Reworking from Miocene and Eocene material was recorded as well. A sample from
the top of the hole yielded a rich and diverse modern (Holocene) Antarctic
diatom assemblage. Radiolarians typical of late Pleistocene-Holocene Antarctic
waters were also found in the core-catchers and seafloor samples with an
overall low abundance. The seafloor sample yielded a low diversity planktonic
foraminifer assemblage dominated by Pachyderma neogloboquadrina indicating an age <9.2 Ma. Palynomorphs were
recorded in the seafloor sample and Samples U1355A-1R-CC and -4R-CC. Notable
finds included Holocene dinoflagellate cysts (dinocysts) including cysts of Protoperidinium spp. and Impagidinium pallidum, reworked latest Eocene dinocysts, reworked Cretaceous spores and pollen and plant remains, and a few foraminifer linings and copepod eggs.

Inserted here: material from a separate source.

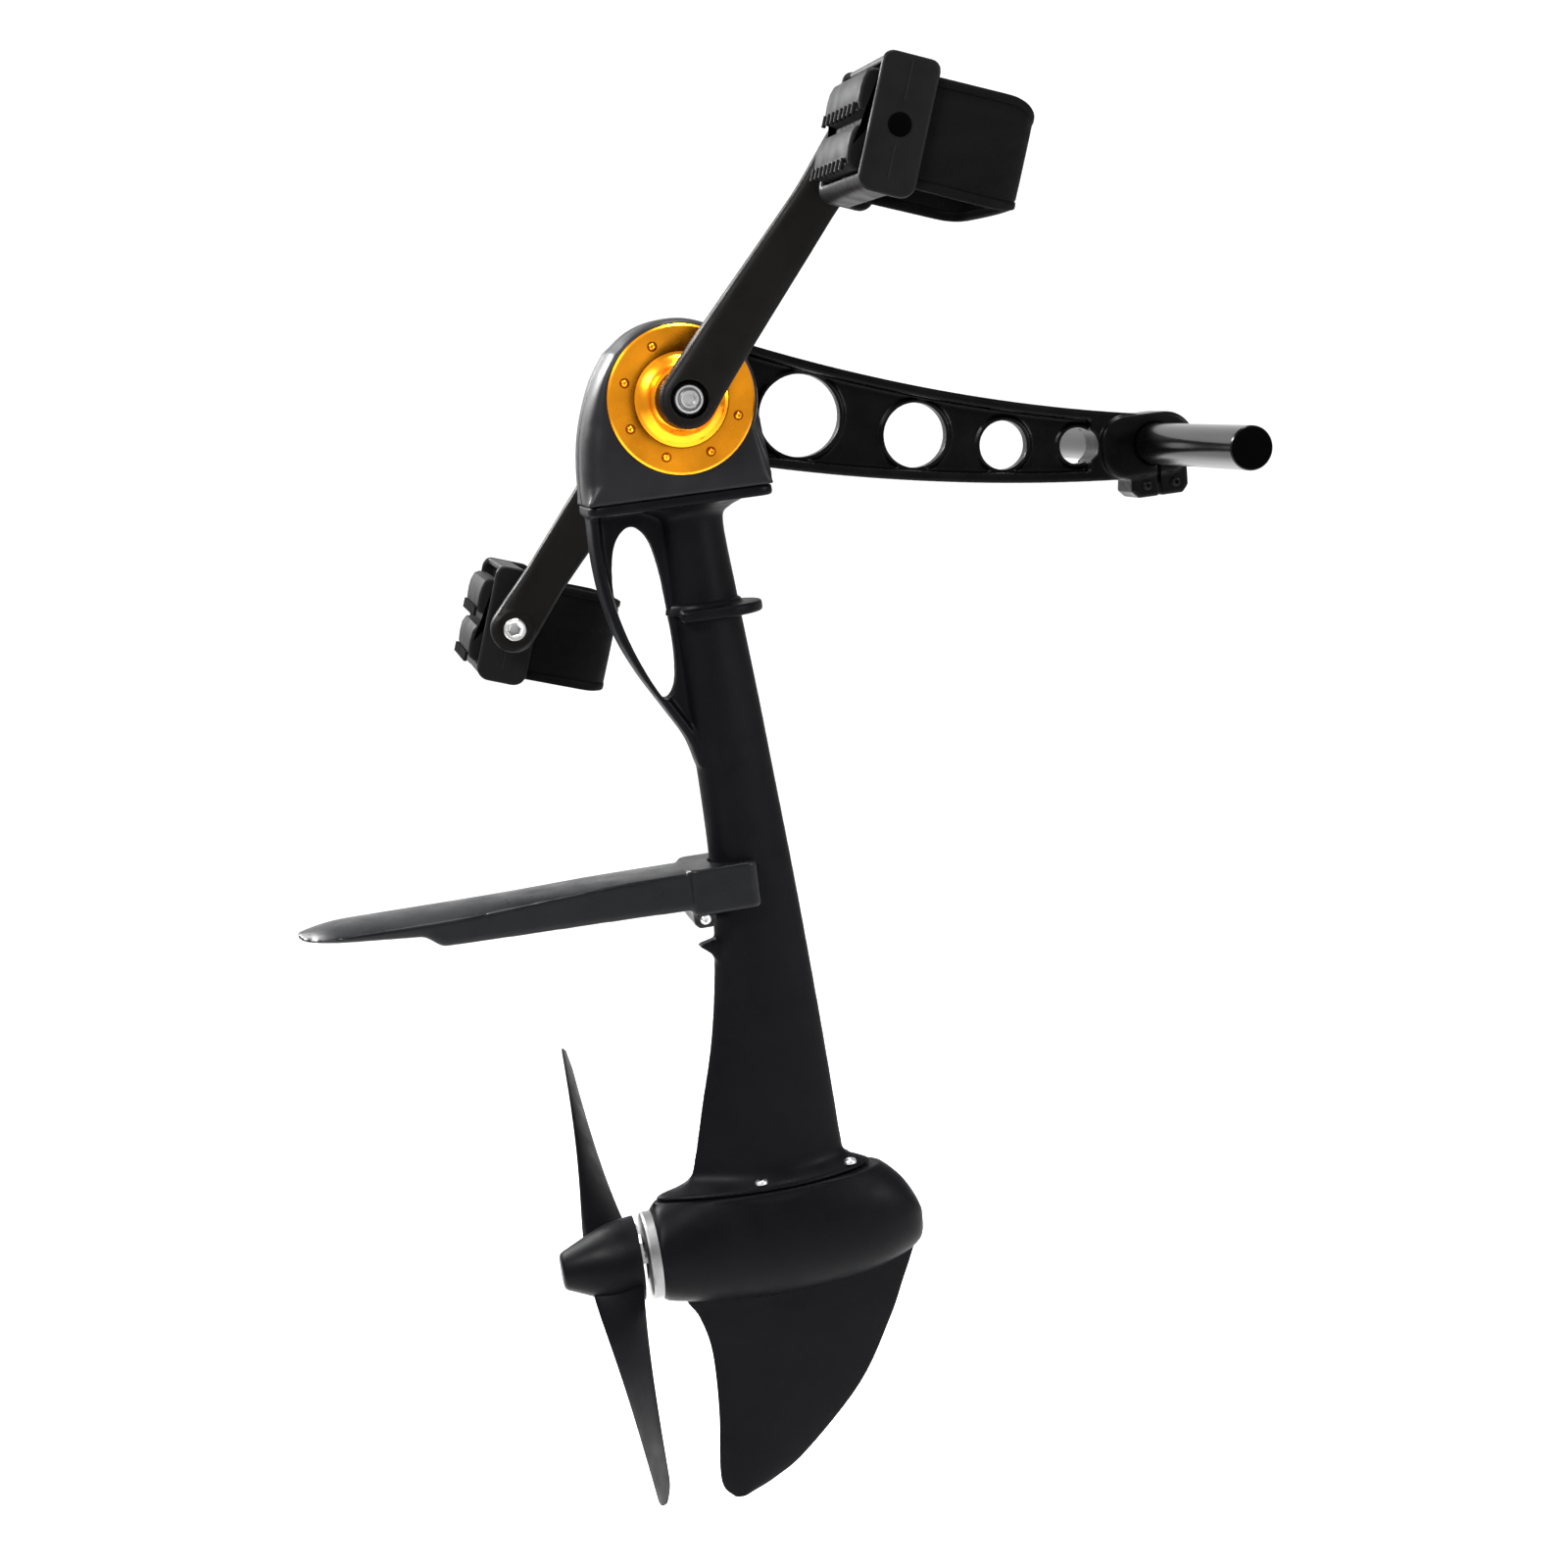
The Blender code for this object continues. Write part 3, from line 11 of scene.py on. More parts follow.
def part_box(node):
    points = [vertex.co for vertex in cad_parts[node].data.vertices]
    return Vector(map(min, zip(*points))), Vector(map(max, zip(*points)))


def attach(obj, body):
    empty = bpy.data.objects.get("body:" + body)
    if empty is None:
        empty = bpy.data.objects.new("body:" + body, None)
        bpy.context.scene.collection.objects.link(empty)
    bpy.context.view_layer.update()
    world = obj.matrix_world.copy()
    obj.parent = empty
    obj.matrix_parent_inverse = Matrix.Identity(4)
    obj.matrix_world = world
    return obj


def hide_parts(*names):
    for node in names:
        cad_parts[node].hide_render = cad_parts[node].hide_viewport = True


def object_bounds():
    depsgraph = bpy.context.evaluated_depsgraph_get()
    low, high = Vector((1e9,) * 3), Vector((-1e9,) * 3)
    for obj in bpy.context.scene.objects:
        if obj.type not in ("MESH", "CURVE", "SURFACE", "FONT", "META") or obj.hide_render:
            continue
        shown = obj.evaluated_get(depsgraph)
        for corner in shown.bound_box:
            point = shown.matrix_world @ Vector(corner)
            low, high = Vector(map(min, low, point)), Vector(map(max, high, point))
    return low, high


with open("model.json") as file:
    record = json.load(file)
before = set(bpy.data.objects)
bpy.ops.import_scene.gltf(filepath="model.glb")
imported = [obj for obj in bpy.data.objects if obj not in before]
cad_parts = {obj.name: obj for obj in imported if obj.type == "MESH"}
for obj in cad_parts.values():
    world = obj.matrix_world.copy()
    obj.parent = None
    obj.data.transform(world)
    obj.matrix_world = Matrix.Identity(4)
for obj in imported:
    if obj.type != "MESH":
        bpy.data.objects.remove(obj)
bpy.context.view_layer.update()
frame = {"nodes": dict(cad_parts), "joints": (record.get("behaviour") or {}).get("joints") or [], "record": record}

Whole-round and section-half core logging measurements are
significantly affected by poor core quality and the data are therefore
compromised. Magnetic susceptibility values are relatively high reflecting the
lithologic composition of the individual clasts in the gravels and sands. The
silty, diatom-bearing clay clasts are characterized by pronounced lower
magnetic susceptibility, bulk density and sonic velocity values, but higher
natural gamma-ray counts. The P-wave velocities increase from 1800 m/s at the
seafloor to more than 1920 m/s at the base of Core U1355A-2R.
Technical Support and HSE Activities
The final preparations were made for processing cores
through the labs. Initial processing encountered typical start-up challenges. A
fire and boat drill was held on January19 for the entire ship's complement.